Records
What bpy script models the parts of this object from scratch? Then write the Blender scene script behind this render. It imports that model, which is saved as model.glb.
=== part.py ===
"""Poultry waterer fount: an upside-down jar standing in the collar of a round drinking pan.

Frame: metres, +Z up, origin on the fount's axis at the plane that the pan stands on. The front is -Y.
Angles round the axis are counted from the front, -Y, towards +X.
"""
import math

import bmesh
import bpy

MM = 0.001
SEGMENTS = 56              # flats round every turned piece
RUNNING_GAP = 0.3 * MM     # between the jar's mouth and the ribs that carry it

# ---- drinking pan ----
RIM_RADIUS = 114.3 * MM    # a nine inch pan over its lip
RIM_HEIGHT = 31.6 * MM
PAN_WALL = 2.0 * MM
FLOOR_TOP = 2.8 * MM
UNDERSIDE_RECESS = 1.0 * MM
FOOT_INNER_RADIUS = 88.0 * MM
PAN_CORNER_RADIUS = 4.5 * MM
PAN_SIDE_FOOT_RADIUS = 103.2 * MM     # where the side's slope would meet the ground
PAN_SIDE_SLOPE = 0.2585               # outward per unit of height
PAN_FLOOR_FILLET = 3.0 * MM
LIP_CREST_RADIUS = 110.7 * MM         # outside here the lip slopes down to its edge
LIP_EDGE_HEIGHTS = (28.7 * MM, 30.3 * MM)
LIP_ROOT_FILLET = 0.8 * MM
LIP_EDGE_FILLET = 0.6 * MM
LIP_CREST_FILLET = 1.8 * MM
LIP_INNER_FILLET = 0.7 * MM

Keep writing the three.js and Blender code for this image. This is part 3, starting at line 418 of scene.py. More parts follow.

**What you should do**. Reproduce the full listing word for word.

**Full solution**.
What bpy script models the parts of this object from scratch? Then write the Blender scene script behind this render. It imports that model, which is saved as model.glb.
=== part.py ===
"""Poultry waterer fount: an upside-down jar standing in the collar of a round drinking pan.

Frame: metres, +Z up, origin on the fount's axis at the plane that the pan stands on. The front is -Y.
Angles round the axis are counted from the front, -Y, towards +X.
"""
import math

import bmesh
import bpy

MM = 0.001
SEGMENTS = 56              # flats round every turned piece
RUNNING_GAP = 0.3 * MM     # between the jar's mouth and the ribs that carry it

# ---- drinking pan ----
RIM_RADIUS = 114.3 * MM    # a nine inch pan over its lip
RIM_HEIGHT = 31.6 * MM
PAN_WALL = 2.0 * MM
FLOOR_TOP = 2.8 * MM
UNDERSIDE_RECESS = 1.0 * MM
FOOT_INNER_RADIUS = 88.0 * MM
PAN_CORNER_RADIUS = 4.5 * MM
PAN_SIDE_FOOT_RADIUS = 103.2 * MM     # where the side's slope would meet the ground
PAN_SIDE_SLOPE = 0.2585               # outward per unit of height
PAN_FLOOR_FILLET = 3.0 * MM
LIP_CREST_RADIUS = 110.7 * MM         # outside here the lip slopes down to its edge
LIP_EDGE_HEIGHTS = (28.7 * MM, 30.3 * MM)
LIP_ROOT_FILLET = 0.8 * MM
LIP_EDGE_FILLET = 0.6 * MM
LIP_CREST_FILLET = 1.8 * MM
LIP_INNER_FILLET = 0.7 * MM

Keep writing the three.js and Blender code for this image. This is part 3, starting at line 418 of scene.py. More parts follow.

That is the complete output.